# Crossword Anagram 2



## David H (Aug 19, 2013)

Solve the easy clues and re- arrange the initial letter of the answers to form
*'Something that has a regular beat'*









*Good Luck*


----------



## Aoife (Aug 19, 2013)

should 1 down be 4 down?


----------



## LeeLee (Aug 19, 2013)

Where does 1 Down go?
What's the clue for 4 Down?


----------



## LeeLee (Aug 19, 2013)

1 (or 4 down) Myth 
2 O_T_A_ 
3 Restaurant 
4 Musical 
5 Nautical 
6 Evening 
7 Entertain 
8 Tomorrow 
9 Ordinary 

METRONOME


----------



## David H (Aug 19, 2013)

Aoife said:


> should 1 down be 4 down?



Only realised that the crosword generator isn't always exact.


----------



## David H (Aug 19, 2013)

LeeLee said:


> 1 (or 4 down) Myth
> 2 O_T_A_
> 3 Restaurant
> 4 Musical
> ...



Well Done LeeLee my spelling of Metronome was incorrect (metranome)

2 would have been actual.

But you managed to get it right even with the errors.


----------



## David H (Aug 19, 2013)

That's it for another week.

Well Done to all that take part each week.

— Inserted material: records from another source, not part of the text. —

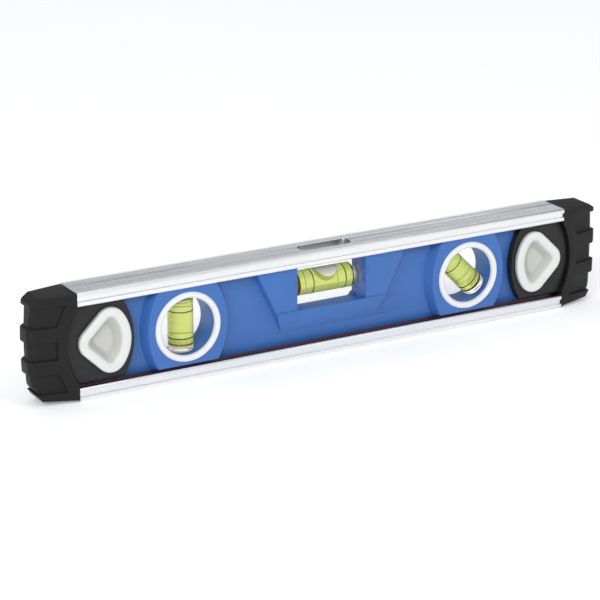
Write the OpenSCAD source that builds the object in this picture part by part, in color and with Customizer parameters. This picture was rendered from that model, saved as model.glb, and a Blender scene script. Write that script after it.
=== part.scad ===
// Torpedo spirit level: two aluminium rails joined by a moulded body that
// carries a level vial, a plumb vial and a 45 degree vial, with rubber ends.
// Origin: middle of the length and of the rail width, on the lower working face.
// X runs along the level, -Y is the main display face, +Z is up.

/* [Overall] */
// Length over the two bumpers
overall_l = 229; // [226:1:233]
// Height between the two working faces
height = 38; // [37.6:0.1:38.4]
// Length of each rail
rail_l = 195; // [193:1:196]
// Width of each rail
rail_w = 14; // [13.8:0.1:15]
// Thickness of each rail
rail_h = 4.8; // [4.6:0.1:4.9]

/* [Rail profile] */
// Distance from one groove of the working face to the next
rib_pitch = 1.1; // [1:0.05:1.15]
// Number of grooves in the working face
rib_count = 12; // [4:2:12]
// Width of a groove
rib_w = 0.4; // [0.2:0.05:0.6]
// Depth of a groove
rib_d = 0.25; // [0.1:0.05:0.4]
// Height of the sunk band along each side of a rail
band_h = 1.6; // [1:0.1:2.2]
// Depth of the sunk band
band_d = 0.6; // [0.2:0.1:1]
// Depth of the channel beside the web in a rail's inner face
channel_d = 1.2; // [0.6:0.1:1.3]
// Thickness of the lip left outside that channel
channel_lip = 0.9; // [0.8:0.1:1.4]
// Length of the sight slot over the level vial
slot_l = 20.6; // [16:0.2:24]
// Width of the sight slot
slot_w = 6.2; // [5:0.1:7]

/* [Body] */
// Thickness of the web between the rails
web_t = 5.4; // [5:0.1:6]
// How far forward of the middle the bosses and the panel reach
front_proud = 6.2; // [5.8:0.1:6.6]
// How far back they reach
back_proud = 4.2; // [4:0.1:5]
// Distance of the round bosses from the middle of the length
boss_x = 56.5; // [54:0.5:58]
// Half the width of a round boss at mid height
boss_half_w = 15; // [14:0.5:15.5]
// Radius of the curved sides of a boss
boss_side_r = 26.5; // [24:0.5:32]
// Radius of the sight holes
sight_r = 10.15; // [9.9:0.05:10.3]
// Width of the window for the level vial
window_w = 27.6; // [26:0.2:28.4]
// Height of the window sill and of the panel's ledge
sill_z = 17.6; // [17:0.1:18]
// Height where the sloping foot of the panel meets the web
panel_foot_z = 9.4; // [8.6:0.1:12]
// Half the width of the panel under the upper rail
panel_half_w = 29.5; // [28:0.1:30]
// How far each side of the panel leans in towards its foot
panel_lean = 25.7; // [20:0.1:27]
// Width of the ledge where the panel's face steps back above its foot
panel_step = 0.4; // [0.2:0.1:0.6]
// Draft of the round bosses' walls
draft = 1.6; // [1:0.1:2]
// Gap between the raised parts and the lower rail
ledge_gap = 1; // [0.4:0.1:1.4]
// How far the window's sill drops from the front to the back
sill_drop = 1.4; // [0:0.1:2]

/* [Bezel rings] */
// Outer radius of a bezel ring
bezel_r = 12.4; // [12:0.1:13]
// Depth of the seat that a bezel ring lies in
bezel_seat = 0.8; // [0.4:0.1:1.2]
// Rim of the body left showing inside a back bezel ring
back_rim = 0.8; // [0.7:0.1:1]

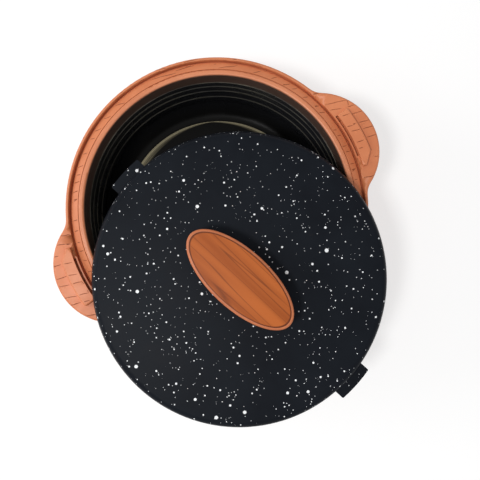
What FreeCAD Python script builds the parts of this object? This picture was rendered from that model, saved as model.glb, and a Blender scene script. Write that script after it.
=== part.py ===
"""Insulated chapati casserole, with its twist-lock lid taken off and laid on the rim.

Millimetres. The origin is on the base's own axis, at the table. +Z is up and the two
ears lie along X. The lid's pieces are modelled in the lid's own frame, with its axis
upright and the foot of its skirt at zero, and are then laid on the rim.
"""
import FreeCAD, Part
import math
import os

from FreeCAD import Vector

# Lip and ears, one outline seen from above
rim_radius = 120.0
rim_height = 84.0
lip_width = 2.8
lip_depth = 9.0
lip_round = 1.9
ear_centre = 93.5
ear_radius = 47.0
ear_blend = 16.0
ear_plate = 2.6
ear_edge_wall = 2.4
ear_rib_angles = (-17.0, 15.0)
ear_rib_thickness = 2.0
ear_rib_depth = 3.6

# Drip channel and carved ring band inside the lip
groove_width = 1.9
groove_depth = 6.0
ring_width = 5.5
ring_fall = 2.0
ring_rise = 0.6
fold_wall = 2.2

# Outer wall
body_wall = 2.6
wall_top_inset = 3.4
wall_waist_inset = 6.6
wall_waist_height = 38.0
wall_foot_inset = 14.0
wall_foot_height = 8.0

# Smooth collar that lines the mouth
collar_width = 5.2
collar_rise = 1.2
collar_ledge = 2.1
collar_seat_depth = 2.0
collar_seat_wall = 2.2
collar_wall = 2.2
collar_crown_round = 1.6
collar_draft = 1.2
mouth_edge_round = 2.0
collar_depth = 14.0
piece_gap = 0.1

# Steel bowl: sheet, flange, three spun steps in its wall, and a round floor corner
bowl_sheet = 0.8
bowl_inset = 0.4
bowl_flange_width = 3.8
bowl_step_heights = (62.0, 52.0, 38.0)
bowl_step = 0.6
bowl_taper_per_step = 0.4
bowl_corner = 14.0
bowl_floor_height = 12.0

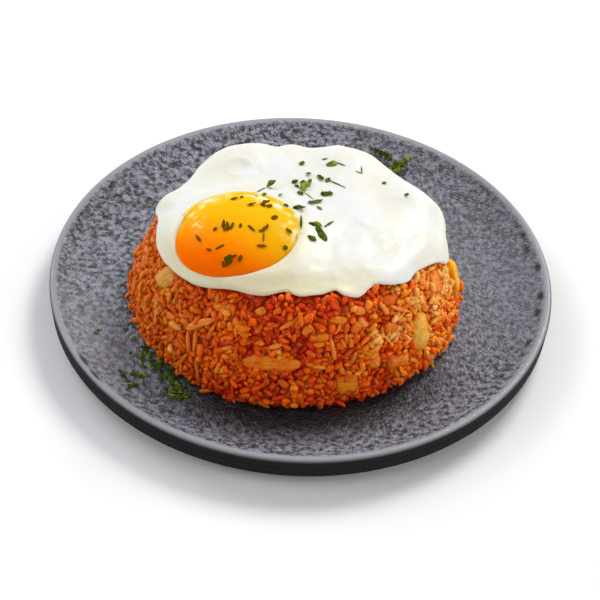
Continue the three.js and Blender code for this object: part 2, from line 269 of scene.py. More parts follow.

Back Wed of next week I hope (all going well)


----------



## LeeLee (Aug 19, 2013)

World English Dictionary
metronome  (ˈmɛtrəˌnəʊm) 

? n
a mechanical device which indicates the exact tempo of a piece of music by producing a clicking sound from a pendulum with an adjustable period of swing

[C19: from Greek metron  measure + nomos  rule, law]


----------